> Given task:
Copy every line, leaving nothing out and adding nothing.

— Start of Data section —

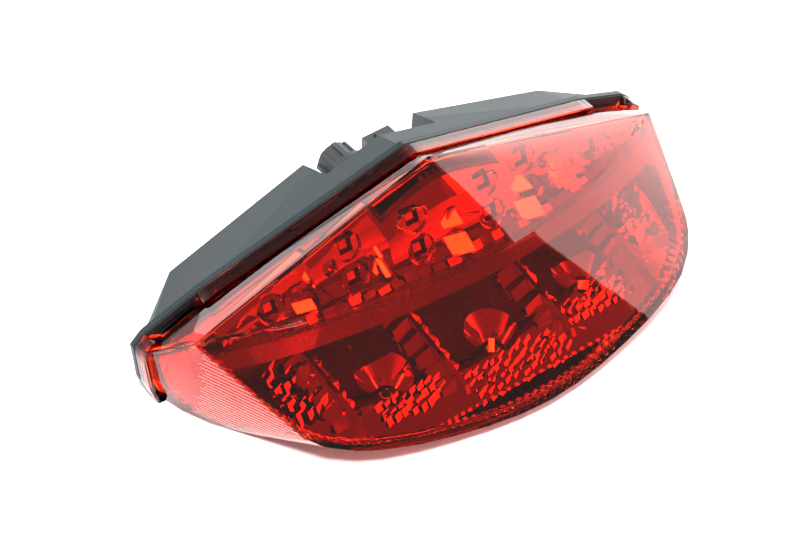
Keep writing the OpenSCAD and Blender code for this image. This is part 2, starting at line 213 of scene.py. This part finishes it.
for name, slot_name in SLOT.items():
    me = frame["nodes"][name].data
    me.materials.clear()
    me.materials.append(MAT[slot_name])


# ---------------------------------------------------------------- lens
# Sizes here are millimetres: across, forward (towards the lens side) and up.
FORWARD_ZERO = 12          # the frame's Y where forward is 0
HALF_FACE = 95             # half the width of the lens face
CREASE_R = 160             # plan radius of the crease, its middle and how much its ends drop
CREASE_F = 33
CREASE_H = 44.5
CREASE_DROP = 8
FOOT_R = 128               # plan radius and middle of the foot
FOOT_MID_F = 55
JOINT_F = -18.5            # joint with the housing: flat below the bend, leaning above it
JOINT_BEND_H = 27.5
JOINT_SLOPE = 0.178
RIM_DEPTH = 3.5            # from the joint to the corner between rim and skirt
WALL = 2.4
RIDGE = 0.13               # ridges inside the skirt and flutes inside the face, as a part of the wall
FLUTE = 0.14
FLUTE_ROWS = 3
RIDGE_TOP_H = 34
HALF_COLUMNS = 84          # columns of faces in half the lens, and rows in each patch
ROWS_FACE = 26
ROWS_SKIRT = 9
RIM_PROFILE = [(0.0, 2.3), (1.3, 2.3), (1.3, 5.1), (2.3, 5.1), (2.3, 0.0)]     # outward, ahead of the joint
PEAK = Vector((0, 0, 65))
TIP = Vector((HALF_FACE, 2, 36.7))
# lower edge of the face, from the tip to the middle: it overhangs the foot
EDGE = [TIP] + [Vector(p) for p in (
    (91.3, 13, 31.8), (83.9, 34.3, 22), (82.3, 38.3, 20), (80.5, 41.6, 17.5), (76, 46.8, 15),
    (68, 52.8, 13.3), (60, 56.4, 11.7), (48, 59.9, 9.7), (36, 62.5, 8.2), (24, 64.7, 7),
    (12, 66.3, 6.3), (0, 66.9, 6.1))]
RIM_TOP = [(0, 58.8), (79, 35.6), (98.5, 27), (102.5, 23.5)]
RIM_SIDE = [(102.5, 23.5), (101, 9), (98, 0)]


def world(x, f, h):
    """Metres in the frame from millimetres across, forward and up."""
    return Vector((x, FORWARD_ZERO - f, h)) * 0.001


def piece(name, me, slot_name, body="light", replaces=()):
    """Puts a mesh in the scene as a piece of the object."""
    o = bpy.data.objects.new(name, me)
    bpy.context.scene.collection.objects.link(o)
    me.materials.clear()
    me.materials.append(MAT[slot_name])
    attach(o, body)
    if replaces:
        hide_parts(*replaces)
    return o


def crease_point(x):
    """Point of the crease between the upper and the lower face."""
    f = CREASE_F - CREASE_R + math.sqrt(CREASE_R * CREASE_R - x * x)
    return Vector((x, f, CREASE_H - CREASE_DROP * (x / HALF_FACE) ** 4))


def foot_f(x):
    """How far forward the foot reaches."""
    return FOOT_MID_F - FOOT_R + math.sqrt(FOOT_R * FOOT_R - x * x)


def joint(h):
    """How far forward the joint between lens and housing lies at a height."""
    return JOINT_F + JOINT_SLOPE * max(0.0, h - JOINT_BEND_H)


def rim_point(p):
    """Corner between rim and skirt, from its place across and its height."""
    return Vector((p[0], joint(p[1]) + RIM_DEPTH, p[1]))


def mirror(p):
    return Vector((-p.x, p.y, p.z))


def along(points, count):
    """count + 1 points evenly spread along a polyline."""
    lengths = [0.0]
    for a, b in zip(points, points[1:]):
        lengths.append(lengths[-1] + (b - a).length)
    out = []
    for i in range(count + 1):
        t = lengths[-1] * i / count
        k = max(j for j in range(len(lengths)) if lengths[j] <= t + 1e-9)
        if k >= len(points) - 1:
            out.append(points[-1].copy())
            continue
        s = (t - lengths[k]) / (lengths[k + 1] - lengths[k])
        out.append(points[k].lerp(points[k + 1], s))
    return out


FOOT = [Vector(p) for p in ((96, -6, 0), (91.5, 5, 0), (84, 16.5, 0), (76, 26, 0), (68.5, 34, 0))]
FOOT += [Vector((x, foot_f(x), 0.0)) for x in (60, 48, 36, 24, 12, 0)]


def lens_hull():
    """Search tree of the convex hull of the lens's corners, to lay the finer surfaces on."""
    hull = bmesh.new()
    corners = [PEAK, TIP, *EDGE[1:], *FOOT, *[rim_point(p) for p in RIM_TOP + RIM_SIDE[1:]],
               *[crease_point(x) for x in range(0, HALF_FACE, 6)]]
    for p in corners:
        hull.verts.new(p)
        if p.x > 0:
            hull.verts.new(mirror(p))
    bmesh.ops.convex_hull(hull, input=hull.verts)
    bmesh.ops.triangulate(hull, faces=hull.faces[:])
    tree = BVHTree.FromBMesh(hull)
    hull.free()
    return tree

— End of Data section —

> Answer below:
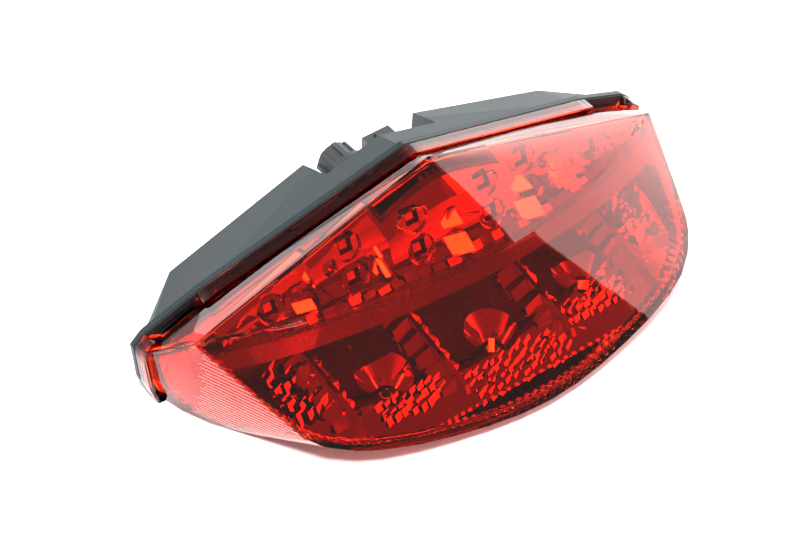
Keep writing the OpenSCAD and Blender code for this image. This is part 2, starting at line 213 of scene.py. This part finishes it.
for name, slot_name in SLOT.items():
    me = frame["nodes"][name].data
    me.materials.clear()
    me.materials.append(MAT[slot_name])


# ---------------------------------------------------------------- lens
# Sizes here are millimetres: across, forward (towards the lens side) and up.
FORWARD_ZERO = 12          # the frame's Y where forward is 0
HALF_FACE = 95             # half the width of the lens face
CREASE_R = 160             # plan radius of the crease, its middle and how much its ends drop
CREASE_F = 33
CREASE_H = 44.5
CREASE_DROP = 8
FOOT_R = 128               # plan radius and middle of the foot
FOOT_MID_F = 55
JOINT_F = -18.5            # joint with the housing: flat below the bend, leaning above it
JOINT_BEND_H = 27.5
JOINT_SLOPE = 0.178
RIM_DEPTH = 3.5            # from the joint to the corner between rim and skirt
WALL = 2.4
RIDGE = 0.13               # ridges inside the skirt and flutes inside the face, as a part of the wall
FLUTE = 0.14
FLUTE_ROWS = 3
RIDGE_TOP_H = 34
HALF_COLUMNS = 84          # columns of faces in half the lens, and rows in each patch
ROWS_FACE = 26
ROWS_SKIRT = 9
RIM_PROFILE = [(0.0, 2.3), (1.3, 2.3), (1.3, 5.1), (2.3, 5.1), (2.3, 0.0)]     # outward, ahead of the joint
PEAK = Vector((0, 0, 65))
TIP = Vector((HALF_FACE, 2, 36.7))
# lower edge of the face, from the tip to the middle: it overhangs the foot
EDGE = [TIP] + [Vector(p) for p in (
    (91.3, 13, 31.8), (83.9, 34.3, 22), (82.3, 38.3, 20), (80.5, 41.6, 17.5), (76, 46.8, 15),
    (68, 52.8, 13.3), (60, 56.4, 11.7), (48, 59.9, 9.7), (36, 62.5, 8.2), (24, 64.7, 7),
    (12, 66.3, 6.3), (0, 66.9, 6.1))]
RIM_TOP = [(0, 58.8), (79, 35.6), (98.5, 27), (102.5, 23.5)]
RIM_SIDE = [(102.5, 23.5), (101, 9), (98, 0)]


def world(x, f, h):
    """Metres in the frame from millimetres across, forward and up."""
    return Vector((x, FORWARD_ZERO - f, h)) * 0.001


def piece(name, me, slot_name, body="light", replaces=()):
    """Puts a mesh in the scene as a piece of the object."""
    o = bpy.data.objects.new(name, me)
    bpy.context.scene.collection.objects.link(o)
    me.materials.clear()
    me.materials.append(MAT[slot_name])
    attach(o, body)
    if replaces:
        hide_parts(*replaces)
    return o


def crease_point(x):
    """Point of the crease between the upper and the lower face."""
    f = CREASE_F - CREASE_R + math.sqrt(CREASE_R * CREASE_R - x * x)
    return Vector((x, f, CREASE_H - CREASE_DROP * (x / HALF_FACE) ** 4))


def foot_f(x):
    """How far forward the foot reaches."""
    return FOOT_MID_F - FOOT_R + math.sqrt(FOOT_R * FOOT_R - x * x)


def joint(h):
    """How far forward the joint between lens and housing lies at a height."""
    return JOINT_F + JOINT_SLOPE * max(0.0, h - JOINT_BEND_H)


def rim_point(p):
    """Corner between rim and skirt, from its place across and its height."""
    return Vector((p[0], joint(p[1]) + RIM_DEPTH, p[1]))


def mirror(p):
    return Vector((-p.x, p.y, p.z))


def along(points, count):
    """count + 1 points evenly spread along a polyline."""
    lengths = [0.0]
    for a, b in zip(points, points[1:]):
        lengths.append(lengths[-1] + (b - a).length)
    out = []
    for i in range(count + 1):
        t = lengths[-1] * i / count
        k = max(j for j in range(len(lengths)) if lengths[j] <= t + 1e-9)
        if k >= len(points) - 1:
            out.append(points[-1].copy())
            continue
        s = (t - lengths[k]) / (lengths[k + 1] - lengths[k])
        out.append(points[k].lerp(points[k + 1], s))
    return out


FOOT = [Vector(p) for p in ((96, -6, 0), (91.5, 5, 0), (84, 16.5, 0), (76, 26, 0), (68.5, 34, 0))]
FOOT += [Vector((x, foot_f(x), 0.0)) for x in (60, 48, 36, 24, 12, 0)]


def lens_hull():
    """Search tree of the convex hull of the lens's corners, to lay the finer surfaces on."""
    hull = bmesh.new()
    corners = [PEAK, TIP, *EDGE[1:], *FOOT, *[rim_point(p) for p in RIM_TOP + RIM_SIDE[1:]],
               *[crease_point(x) for x in range(0, HALF_FACE, 6)]]
    for p in corners:
        hull.verts.new(p)
        if p.x > 0:
            hull.verts.new(mirror(p))
    bmesh.ops.convex_hull(hull, input=hull.verts)
    bmesh.ops.triangulate(hull, faces=hull.faces[:])
    tree = BVHTree.FromBMesh(hull)
    hull.free()
    return tree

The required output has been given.